Extract, unchanged, every line from the top of the material below through the line with "bare legs, the", and no more.

★ ★ ★ ★

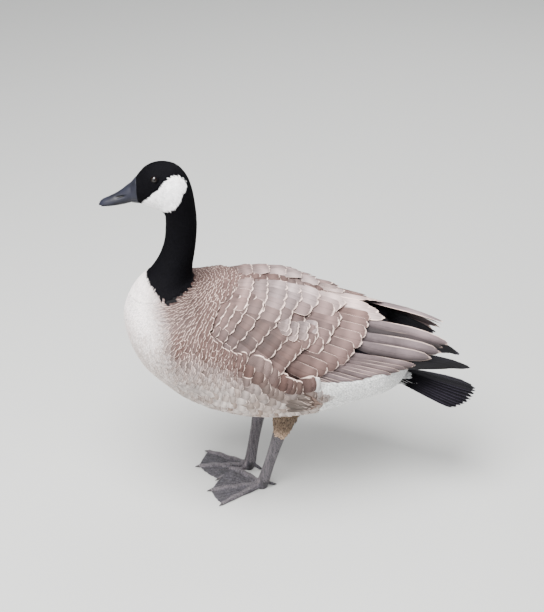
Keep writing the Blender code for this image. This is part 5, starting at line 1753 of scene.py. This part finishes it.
class GOOSE_OT_legs(bpy.types.Operator):
    """Adds the bare legs, the webbed feet and their scales."""

    bl_idname = "goose.legs"
    bl_label = "Legs and feet"

    def execute(self, context):
        settings = context.scene.goose_shape
        for side_name in SIDES:
            leg = self.skin(side_name, settings.leg_detail)
            place_piece(leg, "foot_skin", f"tarsus_{side_name}", f"foot_{side_name}")
            place_piece(self.scales(side_name, settings.scale_height), "foot_skin")
        return {"FINISHED"}

    def flat_tube(self, stations):
        """A toe's rings, square to its run in plan, and upright."""
        stations = np.asarray(stations)
        rings = []
        for k in range(len(stations)):
            ahead, behind = stations[min(k + 1, len(stations) - 1)], stations[max(k - 1, 0)]
            way = math.atan2(ahead[1] - behind[1], ahead[0] - behind[0])
            x, y, z, tall, broad = stations[k]
            across = (-math.sin(way) * broad, math.cos(way) * broad, 0.0)
            rings.append(ring_of((x, y, z), (0.0, 0.0, tall), across, 16, 2.2))
        return solid("toe", *tube(rings))

    def web(self, side_name, first, second):
        """The skin between two toes, as a thin slab that is thicker at its front edge."""
        rings = []
        for s in np.linspace(0.06, 1.0, 24):
            half = 0.75 + 0.45 * smooth(0.93, 1.0, s)
            line = []
            for t in np.linspace(0.0, 1.0, 15):
                belly = 4.0 * t * (1.0 - t)
                a, b = (toe_point(side_name, toe, s * toe_end(side_name, toe, CLAW_SHEATH * 0.8)
                                  * (1.0 - WEB_NOTCH * belly))[0] for toe in (first, second))
                point = a + (b - a) * t
                folds = 0.5 * math.sin(t * math.pi * 7.0 + 1.5 * s) * s * belly
                point[2] = max(point[2] + folds - 1.7 * belly, half)
                line.append(point)
            up = (0.0, 0.0, half)
            rings.append(np.concatenate([np.array(line) + up, (np.array(line) - up)[::-1]]))
        return solid("web", *tube(rings))

    def skin(self, side_name, detail):
        top, low = leg_line(side_name)
        rows = curve(TARSUS_SHAPE, np.linspace(0.0, 6.0, 40))
        shank = [(*(top + (low - top) * share), fore, broad) for share, fore, broad in rows]
        base, side = FOOT_BASE[side_name], SIDES[side_name]
        run = (top - low) / np.linalg.norm(top - low)
        joint = [
            (*(low + run * 22.0), 8.6, 6.8),
            (*(low + run * 8.0), 8.8, 7.4),
            (base[0] - 1.0, side * base[1], 6.2, 9.2, 8.4),
            (base[0] - 2.0, side * base[1], -1.0, 7.6, 7.4),
        ]
        leg = solid(f"leg_{side_name}", *tube(limb_rings(shank, (0.4, 39.0), 60, 32)), leg_material())
        pieces = [solid("joint", *tube(limb_rings(joint, (0.0, 3.0), 30, 32)))]
        for toe in TOES[side_name]:
            end = toe_end(side_name, toe, CLAW_SHEATH)
            stations = []
            for share in np.linspace(0.0, end, 44):
                point, radius = toe_point(side_name, toe, share)
                radius *= 1.0 - 0.25 * smooth(end - 0.05, end, share)
                stations.append((*point, radius, radius * 0.95))
            pieces.append(self.flat_tube(stations))
        pieces.append(self.flat_tube(curve(hallux_stations(side_name), np.linspace(0.0, 2.0, 16))))
        pieces.append(self.web(side_name, "inner", "middle"))
        pieces.append(self.web(side_name, "middle", "outer"))
        melt(join(leg, pieces), detail, 3, leg_material())
        points = vertex_points(leg)
        points[:, 2] = np.maximum(points[:, 2], 0.0)
        leg.data.vertices.foreach_set("co", (points * METRES).astype(np.float32).ravel())
        set_tint(leg, self.tones(side_name, points))
        return leg

    def tones(self, side_name, points):
        """Painted light and a warmer tone along the toes' ridges, painted shade on the webs with their folds,
        and the leg's grey.
        """
        colour = np.array(bpy.context.scene.goose_horn.leg)
        base, side = FOOT_BASE[side_name], SIDES[side_name]
        away = np.full(len(points), np.inf)
        for toe in TOES[side_name]:
            for share in np.linspace(0.0, 1.0, 50):
                spot = toe_point(side_name, toe, share)[0]
                away = np.minimum(away, np.hypot(points[:, 0] - spot[0], points[:, 1] - spot[1]))
        foot = smooth(26.0, 14.0, points[:, 2])
        lit_toe_ridge = np.exp(-((away / 3.4) ** 2)) * foot
        web = foot * (1.0 - lit_toe_ridge)
        heading = np.arctan2(points[:, 1] - side * base[1], points[:, 0] - base[0])
        folds = np.sin(heading * 58.0 + 2.0 * drift(points, 9.0, FOLD_DRIFT)) * web
        clouds = drift(points * (1.0, 1.0, 0.2), 4.0, LEG_DRIFT)
        # Painted light brightens the toes' tops and painted shade darkens the sunk webs; the clouds and the
        # folds are the skin's own tones
        shade = 0.95 + 0.12 * clouds - 0.42 * web + 1.1 * lit_toe_ridge + 0.12 * folds
        return mix(colour * (0.94, 0.97, 1.06), colour * (1.04, 1.0, 0.95), lit_toe_ridge) * shade[:, None]

    def scales(self, side_name, height):
        """Scutes on the front of the leg and along the toes, by Geometry Nodes."""
        top, low = leg_line(side_name)
        run = unit(low - top)
        ahead = unit(np.array([-1.0, 0.0, 0.0]) - run * -run[0])
        across = np.cross(run, ahead)
        depths = [row[1:] for row in TARSUS_SHAPE]
        # Of each scale: its place, facing, lie and size
        plates = []
        for k, share in enumerate(np.linspace(0.12, 0.93, 34)):
            fore, broad = curve(depths, np.interp(share, [row[0] for row in TARSUS_SHAPE], range(7)))[0]
            for column in range(-5, 5):
                a = math.radians(36.0) * (column + 0.5 * (k % 2))
                out = ahead * math.cos(a) * fore + across * math.sin(a) * broad
                normal = unit(ahead * math.cos(a) / fore + across * math.sin(a) / broad)
                big = 1.1 if abs(column) <= 1 else 0.8
                spot = top + (low - top) * share + out * 0.985
                plates.append((spot, normal, run, (2.5 * big, 2.6 * big, 1.0)))
        for toe in TOES[side_name]:
            for share in np.linspace(0.08, toe_end(side_name, toe), 34):
                point, radius = toe_point(side_name, toe, share)
                way = unit(toe_point(side_name, toe, share + 0.02)[0] - point)
                spot = point + (0.0, 0.0, radius * 0.88)
                plates.append((spot, (0.0, 0.0, 1.0), way, (1.7, radius * 0.82, 1.5)))
        spots, facing, lie, size = np.array(plates).transpose(1, 0, 2)
        mesh = bpy.data.meshes.new(f"scales_{side_name}")
        mesh.from_pydata((spots * METRES).tolist(), [], [])
        obj = bpy.data.objects.new(f"scales_{side_name}", mesh)
        bpy.context.scene.collection.objects.link(obj)
        for label, values in (("facing", facing), ("lie", lie), ("size", size * METRES)):
            set_values(obj, label, values, "FLOAT_VECTOR", "vector")
        modifier = obj.modifiers.new("scales", "NODES")
        modifier.node_group = scale_tree()
        given = {"Height": height, "Material": leg_material()}
        for item in modifier.node_group.interface.items_tree:
            if item.item_type == "SOCKET" and item.in_out == "INPUT" and item.name in given:
                modifier[item.identifier] = given[item.name]
        bake_modifiers(obj)
        pale = np.array(bpy.context.scene.goose_horn.leg) * 1.25
        set_tint(obj, np.tile(pale, (len(obj.data.vertices), 1)))
        obj.data.shade_smooth()
        return obj


@built_once("node_groups", "Leg scales")
def scale_tree(name):
    """Geometry Nodes: a low domed plate on each point, turned by its facing and lie."""
    group = bpy.data.node_groups.new(name, "GeometryNodeTree")
    for label, kind in (("Points", "Geometry"), ("Height", "Float"), ("Material", "Material")):
        group.interface.new_socket(label, in_out="INPUT", socket_type=f"NodeSocket{kind}")
    group.interface.new_socket("Geometry", in_out="OUTPUT", socket_type="NodeSocketGeometry")
    given = group.nodes.new("NodeGroupInput").outputs
    out = group.nodes.new("NodeGroupOutput").inputs
    plate = add_node(group, "GeometryNodeMeshUVSphere", {"Segments": 8, "Rings": 5, "Radius": 1.0})

    def named(label):
        node = add_node(group, "GeometryNodeInputNamedAttribute", {"Name": label}, data_type="FLOAT_VECTOR")
        return node.outputs[0]

    stand = add_node(group, "FunctionNodeAlignRotationToVector", {"Vector": named("facing")}, axis="Z")
    turn = add_node(group, "FunctionNodeAlignRotationToVector",
                    {"Rotation": stand.outputs[0], "Vector": named("lie")}, axis="X", pivot_axis="Z")
    long, broad, share = add_node(group, "ShaderNodeSeparateXYZ", {0: named("size")}).outputs
    tall = calc(group, "MULTIPLY", calc(group, "MULTIPLY", share, 1.0 / METRES), given["Height"])
    scale = add_node(group, "ShaderNodeCombineXYZ", {0: long, 1: broad, 2: tall})
    spread = add_node(group, "GeometryNodeInstanceOnPoints", {
        "Points": given["Points"], "Instance": plate.outputs[0], "Rotation": turn.outputs[0],
        "Scale": scale.outputs[0]})
    real = add_node(group, "GeometryNodeRealizeInstances", {"Geometry": spread.outputs[0]})
    finish = add_node(group, "GeometryNodeSetMaterial",
                      {"Geometry": real.outputs[0], "Material": given["Material"]})
    group.links.new(finish.outputs[0], out["Geometry"])
    return group


class GOOSE_OT_claws(bpy.types.Operator):
    """Adds the eight claws."""

    bl_idname = "goose.claws"
    bl_label = "Claws"

    def execute(self, context):
        claws, nodes = [], []
        for side_name in SIDES:
            for toe in TOES[side_name]:
                end = toe_end(side_name, toe)
                point, radius = toe_point(side_name, toe, end)
                before, _ = toe_point(side_name, toe, end - 0.02)
                claws.append(self.claw(point, before, radius * 0.85, CLAW_LENGTH))
                nodes.append(f"claw_{side_name}_{toe}")
            before, point = (np.array(station[:3]) for station in hallux_stations(side_name)[-2:])
            claws.append(self.claw(point, before, 2.0, 5.0))
            nodes.append(f"claw_{side_name}_hind")
        starts = np.cumsum([0] + [len(points) for points, _ in claws])
        points = np.concatenate([points for points, _ in claws])
        faces = np.concatenate([faces + start for (_, faces), start in zip(claws, starts)])
        place_piece(solid("claw_set", points, faces, claw_material()), "claws", *nodes)
        return {"FINISHED"}

    def claw(self, point, before, radius, length):
        """Points and triangles of one claw, which bends down from a toe's end."""
        way = math.atan2(point[1] - before[1], point[0] - before[0])
        c, s = math.cos(way), math.sin(way)
        rings = []
        for share in np.linspace(-0.12, 1.0, 16):
            r = radius * (1.0 - 0.8 * max(share, 0.0) ** 1.4)
            centre = point + np.array((c, s, 0.0)) * length * share
            centre[2] -= (point[2] - radius * 0.4) * 0.75 * max(share, 0.0) ** 2
            rings.append(ring_of(centre, (0.0, 0.0, r), (-s * r * 0.9, c * r * 0.9, 0.0), 14))
        rings = np.array(rings)
        rings[..., 2] = np.maximum(rings[..., 2], 0.0)
        return tube(rings)


class GOOSE_PT_panel(bpy.types.Panel):
    """Lists the goose's settings and pieces."""

    bl_label = "Canada Goose"
    bl_idname = "GOOSE_PT_panel"
    bl_space_type = "VIEW_3D"
    bl_region_type = "UI"
    bl_category = "Goose"

    def draw(self, context):
        layout = self.layout
        for label in ("goose_plumage", "goose_shape", "goose_horn", "goose_stage"):
            settings = getattr(context.scene, label)
            box = layout.box()
            for name in settings.__annotations__:
                box.prop(settings, name)
        for operator in OPERATORS:
            layout.operator(operator.bl_idname)


OPERATORS = (
    GOOSE_OT_stage, GOOSE_OT_skin, GOOSE_OT_eyes, GOOSE_OT_bill, GOOSE_OT_body_plumage, GOOSE_OT_wing_beds,
    GOOSE_OT_wings, GOOSE_OT_tail, GOOSE_OT_thighs, GOOSE_OT_legs, GOOSE_OT_claws,
)
SETTINGS = {
    "goose_plumage": GoosePlumageSettings,
    "goose_shape": GooseShapeSettings,
    "goose_horn": GooseHornSettings,
    "goose_stage": GooseStageSettings,
}


def register():
    for group in SETTINGS.values():
        bpy.utils.register_class(group)
    for label, group in SETTINGS.items():
        setattr(bpy.types.Scene, label, bpy.props.PointerProperty(type=group))
    for operator in OPERATORS:
        bpy.utils.register_class(operator)
    bpy.utils.register_class(GOOSE_PT_panel)


def unregister():
    bpy.utils.unregister_class(GOOSE_PT_panel)
    for operator in reversed(OPERATORS):
        bpy.utils.unregister_class(operator)
    for label, group in SETTINGS.items():
        delattr(bpy.types.Scene, label)
        bpy.utils.unregister_class(group)


def main():
    register()
    bpy.ops.goose.stage()
    bpy.ops.goose.skin()
    bpy.ops.goose.eyes()
    bpy.ops.goose.bill()
    bpy.ops.goose.body_plumage()
    bpy.ops.goose.wing_beds()
    bpy.ops.goose.wings()
    bpy.ops.goose.tail()
    bpy.ops.goose.thighs()
    bpy.ops.goose.legs()
    bpy.ops.goose.claws()


if __name__ == "__main__":
    main()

★ ★ ★ ★

Output »
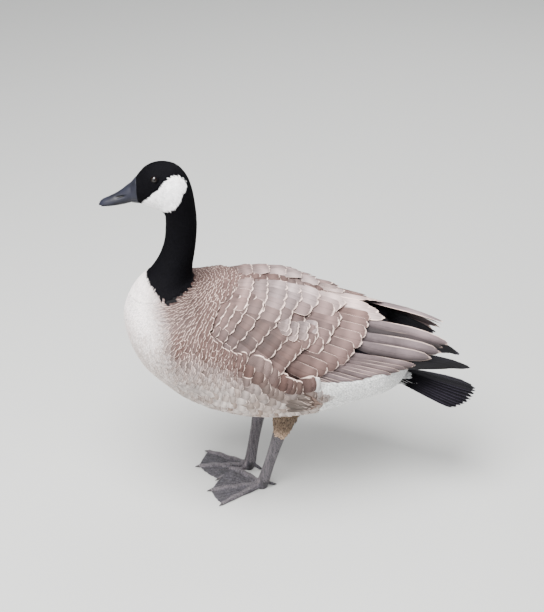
Keep writing the Blender code for this image. This is part 5, starting at line 1753 of scene.py. This part finishes it.
class GOOSE_OT_legs(bpy.types.Operator):
    """Adds the bare legs, the webbed feet and their scales."""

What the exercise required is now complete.